Su mirada me localiza instantáneamente entre todos los empleados. Como si yo emitiera alguna luz especial, visible solo para él. O, más probable aún, como si desprendiera un aroma a desastre y caos que él detesta profundamente.
Ostap Dmítrovich no pronuncia ni una palabra. Simplemente me observa con sus fríos ojos color cielo tormentoso, y luego... me hace un gesto con el dedo. Un solo movimiento de su dedo índice — ven aquí.
Y con ese mismo silencio, se gira y desaparece por el pasillo.
Valentina Petrovna suspira a mi lado, como si hubiera estado conteniendo la respiración todo este tiempo.
—No voy a ir —declaro con determinación, cruzando los brazos sobre el pecho e intentando que mi voz suene segura, aunque por dentro tiemblo de miedo.
—¿Qué? —Valentina Petrovna me mira con los ojos muy abiertos, como si acabara de anunciar que saltaré desde el tejado con un paraguas colorido en vez de paracaídas, en plena jornada laboral y justo antes de la auditoría anual.
—No voy a ir —repito con más firmeza, cargando cada palabra con toda mi indignación—. No puede tratarme como si fuera su propiedad.
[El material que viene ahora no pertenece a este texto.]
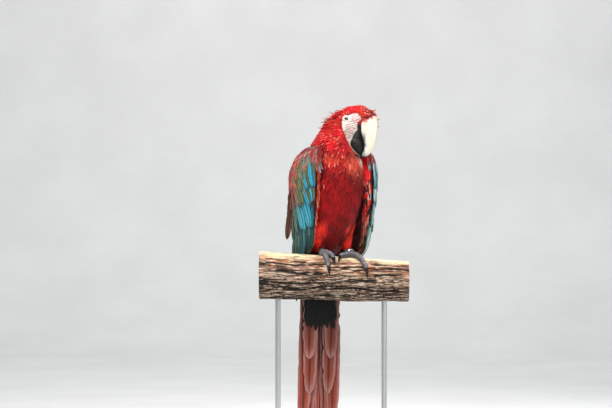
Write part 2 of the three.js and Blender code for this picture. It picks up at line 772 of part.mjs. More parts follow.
const thighRooms = [];
for (const [name, side] of [["right", -1], ["left", 1]]) {
  const { heel, sole, foot, claws } = footShapes(FEET[name]);
  const thigh = thighShape(side, heel.clone().applyMatrix4(toBird));
  bird.add(meshOf("leg_" + name, thigh.subtract(fleshRoom).subtract(grown(inBird(foot))), RED));
  thighRooms.push(thighShape(side, heel.clone().applyMatrix4(toBird), GAP));
  const band = name === "left" ? bandShape(heel, sole) : null;
  if (band) group.add(meshOf("leg_band", band.subtract(grown(foot)).subtract(perchRoom), 0xd0d3d6, 0.25, 1));
  const bodyRoom = inStand(fleshRoom);
  group.add(meshOf("foot_" + name, foot.subtract(perchRoom).subtract(bodyRoom), 0x6e6a66, 0.7));
  claws.forEach((claw, i) => {
    const shape = claw.subtract(perchRoom);
    group.add(meshOf(`claw_${name}_${FEET[name].toes[i].name}`, shape, 0x1d1b1a, 0.4));
  });
}

const bodyRoom = join([fleshRoom, ...thighRooms]);
const wings = { right: wingShape(-1).subtract(bodyRoom), left: wingShape(1).subtract(bodyRoom) };
bird.add(meshOf("wing_right", wings.right, 0x2e7d8c));
bird.add(meshOf("wing_left", wings.left, 0x2e7d8c));
bird.add(meshOf("tail", tailShape().subtract(bodyRoom), 0x8a3a30));

export default group;
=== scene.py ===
"""The looks of the macaw on its branch. Lengths are in millimetres until a mesh is made."""

import math

import bpy
import numpy as np
from mathutils import Matrix, Vector
from mathutils.bvhtree import BVHTree


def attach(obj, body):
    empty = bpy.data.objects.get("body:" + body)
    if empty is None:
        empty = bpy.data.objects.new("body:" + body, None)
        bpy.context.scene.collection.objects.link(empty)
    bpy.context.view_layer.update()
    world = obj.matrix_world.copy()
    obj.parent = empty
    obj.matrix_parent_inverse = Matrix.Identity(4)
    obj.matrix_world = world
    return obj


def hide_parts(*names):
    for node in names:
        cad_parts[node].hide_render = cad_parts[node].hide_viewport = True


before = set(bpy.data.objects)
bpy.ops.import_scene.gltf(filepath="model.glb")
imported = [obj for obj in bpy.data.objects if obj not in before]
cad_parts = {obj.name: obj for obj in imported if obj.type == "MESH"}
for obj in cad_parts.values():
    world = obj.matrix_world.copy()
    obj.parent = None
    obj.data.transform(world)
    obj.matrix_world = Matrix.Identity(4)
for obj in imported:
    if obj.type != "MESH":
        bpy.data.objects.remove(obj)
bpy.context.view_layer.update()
rng = np.random.default_rng(11)
SIDES = ((1, "left"), (-1, "right"))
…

No soy un cachorro que acude corriendo al primer silbido, moviendo la cola de felicidad. Tengo dignidad propia y hay límites a lo que estoy dispuesta a tolerar, incluso por conservar este trabajo.
Valentina Petrovna se inclina hacia mí, casi pegándose, como si intentara distinguir algo invisible en la expresión de mis ojos o en el color de mi piel.
Su mirada, llena de una mezcla de preocupación y atención profesional, recorre mi rostro. Parece haberse transformado de repente en una médica experimentada, capaz de diagnosticar sin instrumentos las más sutiles desviaciones de la norma y determinar si realmente estoy bien o si esto es el inicio de algún trastorno nervioso causado por el estrés excesivo.
—Anastasia, tú... ¿no estarás enferma? —incluso toca mi frente con la palma de su mano—. Parece que no tienes fiebre. ¿Quizás es algo nervioso?
—¡Estoy hablando completamente en serio! —aunque mi seguridad se derrite con cada segundo, como un helado al sol—. ¿Por qué tengo que soportar todo esto? Primero me convierte en su novia falsa, y ahora me hace señas con el dedo como... como... ¡como si fuera un simple objeto!
—Porque él es tu jefe y puede despedirte con un simple chasquido de dedos —explica pacientemente Valentina Petrovna—. Y porque ayer ya aceptaste su descabellada idea del compromiso falso.
—¡Estaba bajo presión! ¡Eso no cuenta! —siento cómo mi voz sube una octava—. Y en general, ¿no existen leyes contra los compromisos forzados? ¡Esto es como feudalismo medieval! ¡Por Dios, estamos en el siglo XXI!
Por toda la oficina, mis compañeros observan abiertamente mi crisis. Algunos murmuran sobre un colapso nervioso. Otros, sin disimulo, graban la escena con sus teléfonos para compartirla después durante sus salidas a tomar cerveza.
—¡Lo demandaré! —continúo, mientras mi labio inferior tiembla incontrolablemente—. ¡Por acoso psicológico y... y... por burlarse del suéter de mi abuela!